Communities built around mines and other extractive sites can still be faced with enormous challenges even a century after the boom. South Wales, which prospered from exporting coal to global markets in the 19th century, is now one of the areas of the United Kingdom that is most heavily in favor of exiting the European Union. Guardian commentator Aditya Chakrabortty writes:
“The very landscape of south Wales is littered with broken promises. The mining communities were offered high-tech “industrial villages” by Labour. They never came. On the outskirts of Newport stands a giant white plant that was meant to be an LG factory. Millions in subsidies were poured in, the politicians prostrated themselves – and the Korean firm still bolted, leaving the site empty for a decade.”
Even if a boom were to come to Canada thanks to a Northern Corridor, the real question is what would come after it ended, after enormous outlays had been spent on infrastructure in one of the world’s most remote regions, where disused railroad tracks are hardly going to be turned into the next High Line.
The ship and the snake
An Australian Aboriginal Dreamtime legend from the Pilbara region tells the story about a snake living in a body of water near Port Hedland, the town where the state is now desperately trying to sell off its port. The book Kangkushot by Jolly Read and Peter Coppin explains:
“The deep pool in the huge landlocked area of water was called Jalkawarrinya. In their dreamtime this pool was the home of a blind water snake that headed out to sea when the first big ship entered the port.”

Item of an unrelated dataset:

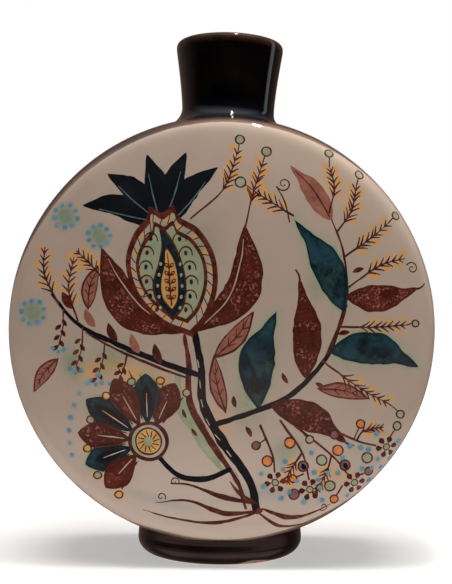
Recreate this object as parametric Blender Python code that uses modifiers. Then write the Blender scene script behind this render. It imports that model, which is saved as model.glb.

The departure of the water snake following the arrival of the “first big ship” is a metaphor for the replacement of indigenous ways of life with industrial modes of production. While indigenous peoples can profit from industry and continue certain facets of their pre-industrial practices like hunting and fishing, once the ship has entered the harbor, the snake might never come back. Even if it does, it will be faced with a ruined landscape of enormous salt piles, emptied-out, heat-blasted iron ore mines, and maybe the occasional skeleton of a 3.2-kilometer long iron ore train that once ran along a corridor dreamed up in a distant past.